In the embodiments of FIG. 5 and FIG. 7, gate signals that control the first die and the second die may be provided from another die which is not shown in the package. However, in another embodiment of this disclosure, a controller may be integrated with switch device in the first die or in the second die and the package may further include a gate net. Referring to FIG. 8, the second patterned conductive layer 106 may further include a third pad 107c which is connected to electrodes of the first die 101 and coupled to a controller 140 integrated with the first switch in the first die 101. The first patterned conductive layer 120 may further include a fourth terminal 114 which is connected to electrodes of the second die 102 on its second side 102b. A fourth conductive via 108c is configured to electrically connected to the third pad 107c at one of its ends and electrically connected to the fourth terminal 114 at its another end, coupling the fourth terminal 114 to the first die 101 and the second die 102 and forming a gate net 124 of the power circuit package 100 together with them. As shown in FIG. 8, the fourth terminal 114 may not be exposed from a solder mask layer 130. In some embodiment, the first patterned conductive layer 120 may further include a fifth terminal 115 which may connected to electrodes of the first die 101 and serve as a GPIO terminal of the controller 140. A fifth conductive via 108d is configured to electrically connected to a fourth pad 107d at one of its ends and electrically connected to the fifth terminal 115 at its another end, coupling the fifth terminal 115 to the first die 101 and forming a GPIO net of the power circuit package 100 together with them.
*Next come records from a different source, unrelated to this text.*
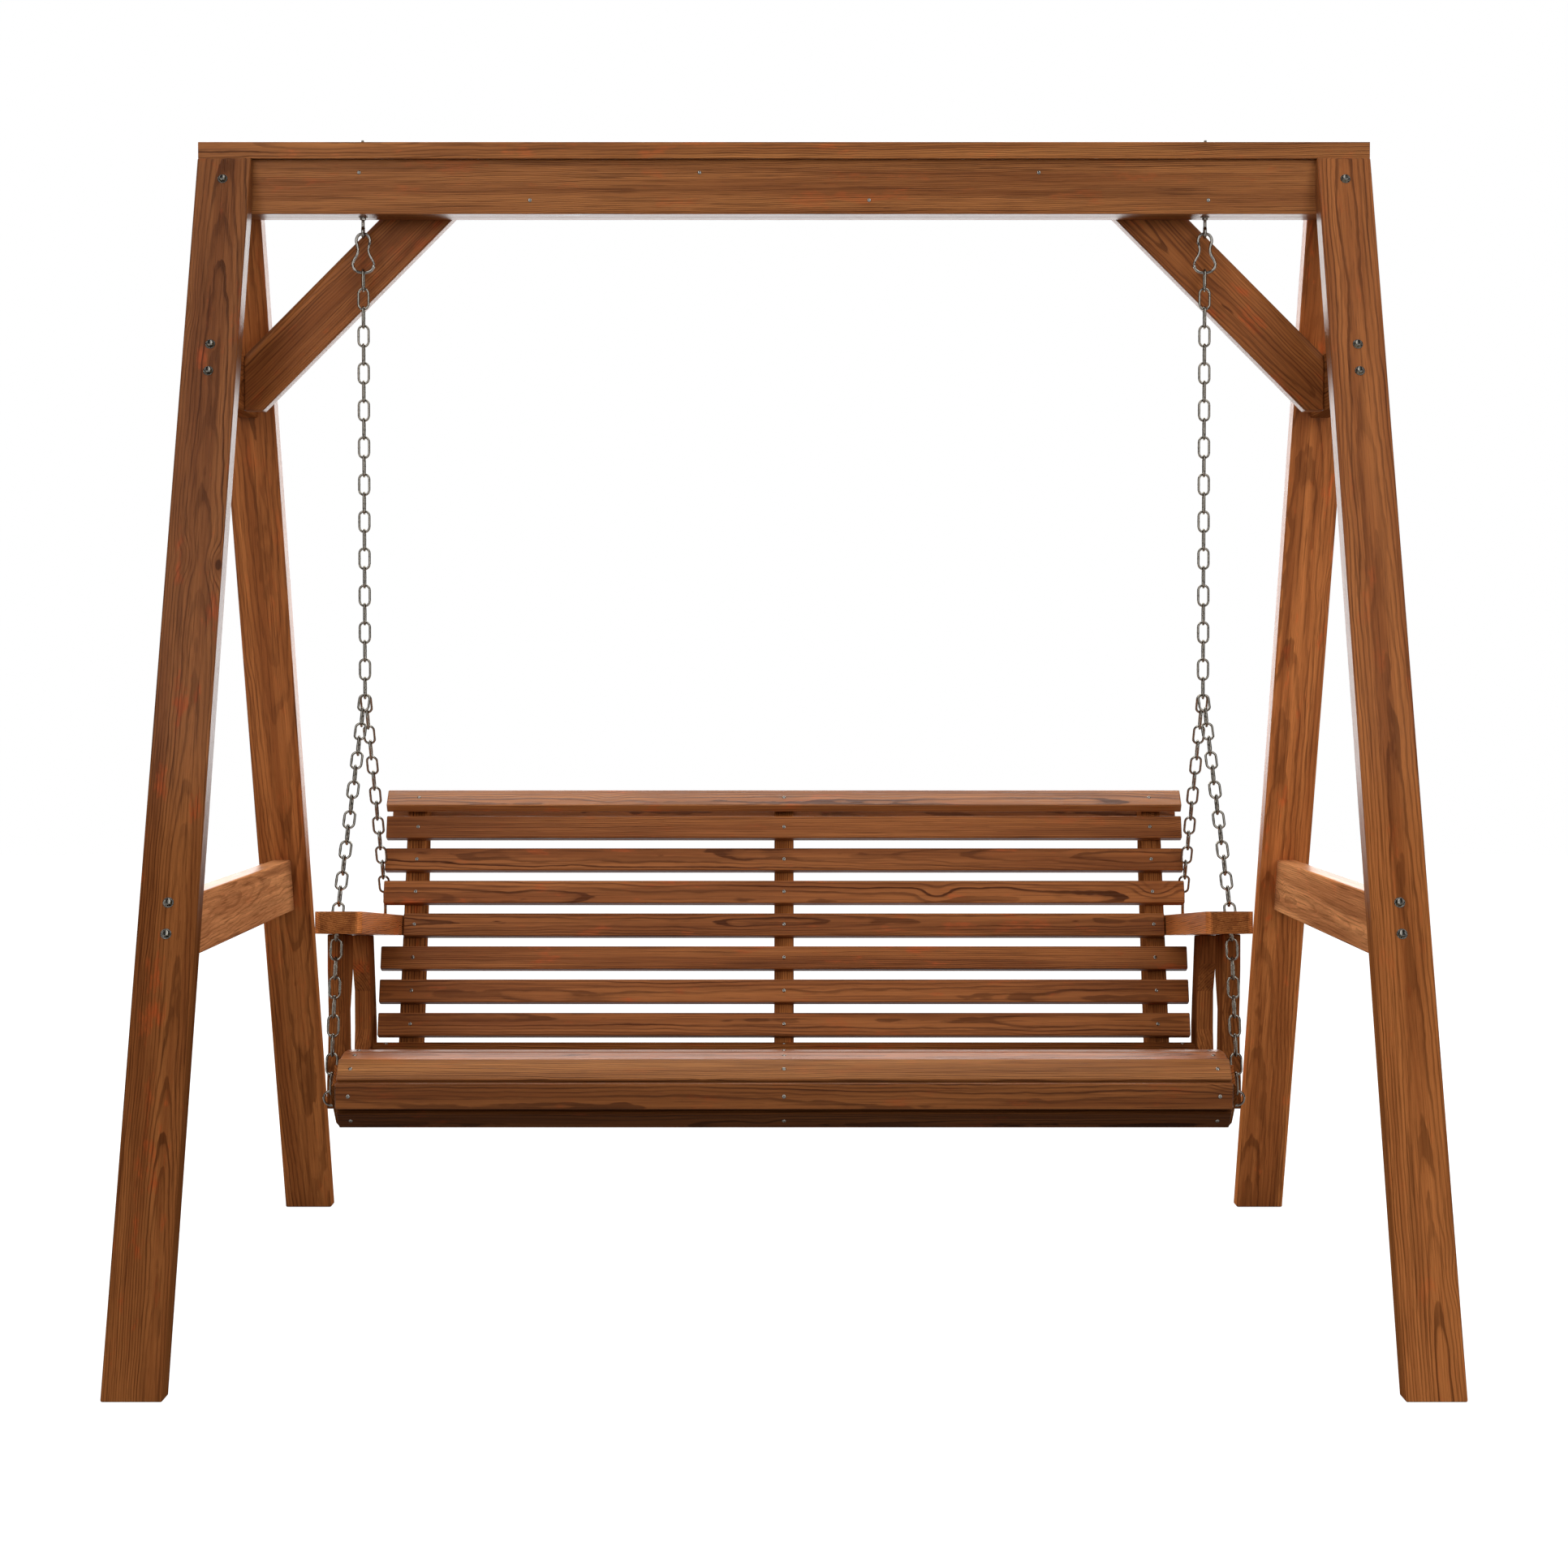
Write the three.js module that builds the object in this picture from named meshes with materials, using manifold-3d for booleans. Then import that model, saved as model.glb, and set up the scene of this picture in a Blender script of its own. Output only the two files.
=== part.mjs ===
// Porch swing: a timber A-frame stand with a slatted bench hung from it on steel chains.
// Millimetres, +Z up, front towards -Y. The origin is on the floor at the middle of the stand.
import * as THREE from 'three';
import { mergeVertices } from 'three/addons/utils/BufferGeometryUtils.js';
import Module from 'manifold-3d';

const wasm = await Module();
wasm.setup();

// Gap left between pieces that touch, and the slack of a bolt in its hole.
const GAP = 0.3;
const BOLT_SLACK = 0.4;

// Stand.
const HALF_WIDTH = 975;
const LEG_FACE = 89;
const LEG_DEPTH = 46;
const FOOT_Y = 851;
const LEG_LEAN = 0.4214;
const BOARD = 34;
const RAIL_HEIGHT = 96;
const RAIL_INNER_X = 915;
const LOWER_RAIL_Z = 601;
const UPPER_RAIL_Z = 1486;
const BEAM_BOTTOM = 1807;
const CAP_BOTTOM = 1897.5;
const CAP_THICKNESS = 27;
const CAP_HALF_DEPTH = 46;
const BRACE_FACE = 89.5;
const BRACE_CHAMFER = 9;
const BRACE_OUTER_TOP_X = 688;

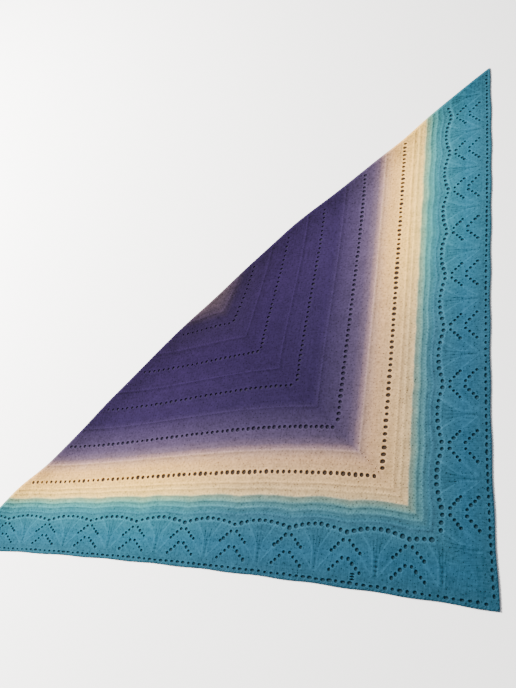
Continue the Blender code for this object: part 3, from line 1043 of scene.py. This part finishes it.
# %% Body, band and border
BIND_OFF_TOP = 0.0030
BORDER_TOP = 0.0897
BAND_TOP = 0.2035
ALL = 1.0
NECK_SHADE = 0.55
NECK_SHADE_REACH = 0.050
STRETCHES = {"border": (BIND_OFF_TOP, BORDER_TOP), "band": (BORDER_TOP, BAND_TOP), "body": (BAND_TOP, ALL)}


def knitted(half, spots, along, depth, rho):
    """The relief, with painted shade towards the neck edge."""
    height, tone = relief(half, along, depth, rho)
    return height, tone - NECK_SHADE * hump(neck_gap(spots), NECK_SHADE_REACH)


shells = {}
for half in HALVES:
    for stretch, (low, high) in STRETCHES.items():
        holes = [eyelet for eyelet in EYELETS[half] if low < eyelet.depth < high]
        loops = [strip_loop(half, low, high)] + [wound(ring(half, eyelet, 1.0), -1) for eyelet in holes]
        top = min(high, spine_top(EDGE_WIDTH) + 0.001)
        fine = stitch_points(half, low, top, LEGS, 2, holes)
        coarse = stitch_points(half, low, top, 2, 1, [])
        name = f"{stretch}_{half}"
        shells[name] = shell(f"knitted_{name}", half, loops, fine, coarse, knitted)

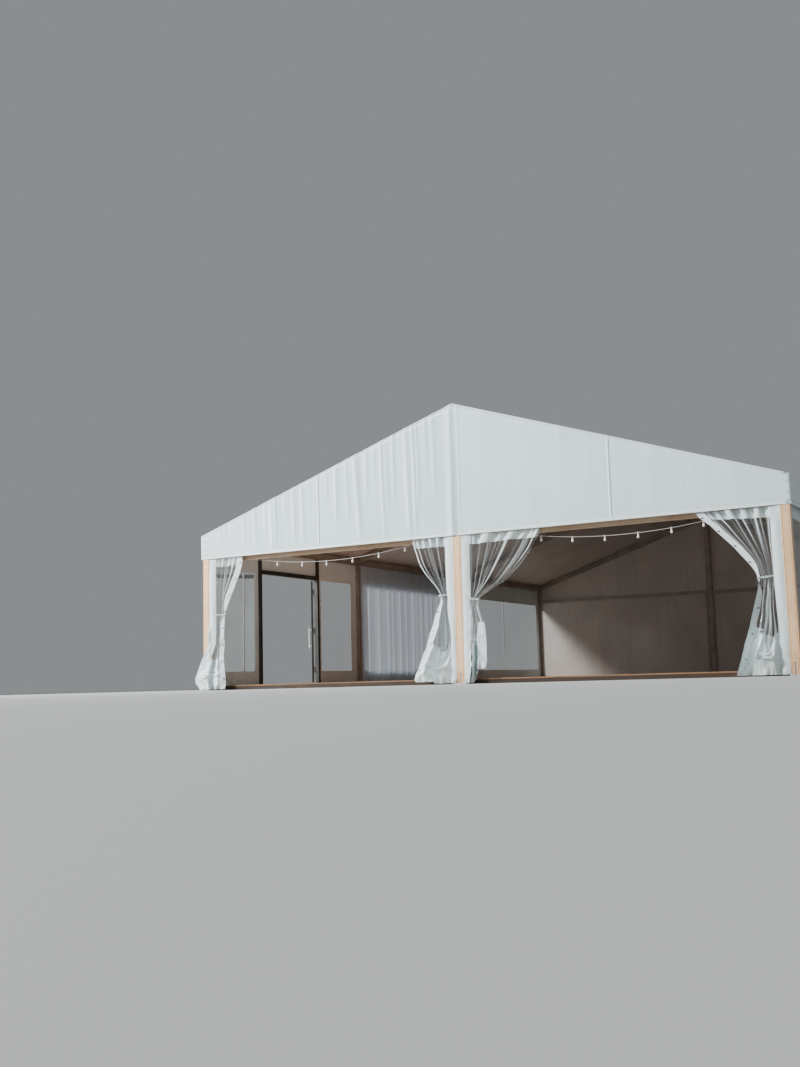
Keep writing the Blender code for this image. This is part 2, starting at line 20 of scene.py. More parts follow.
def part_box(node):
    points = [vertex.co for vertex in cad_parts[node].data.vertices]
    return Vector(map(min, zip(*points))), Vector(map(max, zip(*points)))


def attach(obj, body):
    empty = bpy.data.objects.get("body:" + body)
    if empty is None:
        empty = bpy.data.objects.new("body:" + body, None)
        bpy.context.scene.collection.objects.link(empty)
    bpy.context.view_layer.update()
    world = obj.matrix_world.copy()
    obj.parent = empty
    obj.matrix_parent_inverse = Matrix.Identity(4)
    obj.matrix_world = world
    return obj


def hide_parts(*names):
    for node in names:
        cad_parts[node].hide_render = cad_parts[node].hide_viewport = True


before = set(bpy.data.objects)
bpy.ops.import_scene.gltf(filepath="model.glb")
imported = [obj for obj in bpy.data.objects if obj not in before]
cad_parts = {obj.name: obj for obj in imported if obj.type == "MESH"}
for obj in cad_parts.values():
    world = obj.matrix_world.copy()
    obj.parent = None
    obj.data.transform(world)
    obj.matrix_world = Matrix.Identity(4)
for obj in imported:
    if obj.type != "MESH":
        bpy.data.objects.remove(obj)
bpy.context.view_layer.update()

# %% [markdown]
# ## The camera
#
# Straight edges of the real tent, whose sizes are known, fix where the eye was: low over
# the grass, in front and to the right, looking slightly up. A matrix made of the camera's
# own three axes sets place and turn in one step, which avoids Euler angles.

# %% Camera
EYE = Vector((7.939, -23.386, 0.03))
EYE_RIGHT = Vector((0.86889, 0.49431, -0.02613))
EYE_UP = Vector((0.08657, -0.09978, 0.99124))
EYE_AHEAD = Vector((-0.48737, 0.86354, 0.12949))
LONG_SIDE_MM = 36.0
FOCAL_LENGTH = 38.80

camera_data = bpy.data.cameras.new("eye")
camera_data.sensor_width = LONG_SIDE_MM
camera_data.lens = FOCAL_LENGTH
camera_data.clip_start = 0.01
camera_data.clip_end = 400.0
camera = bpy.data.objects.new("eye", camera_data)
turn = Matrix((EYE_RIGHT, EYE_UP, -EYE_AHEAD)).transposed().to_4x4()
camera.matrix_world = Matrix.Translation(EYE) @ turn
bpy.context.scene.collection.objects.link(camera)
bpy.context.scene.camera = camera
print("camera at", tuple(round(value, 2) for value in EYE))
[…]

While some embodiments of the present invention have been described in detail above, it should be understood, of course, these embodiments are for exemplary illustration only and are not intended to limit the scope of the present invention. Various modifications are contemplated, and they obviously will be resorted to by those skilled in the art without departing from the spirit and the scope of the invention.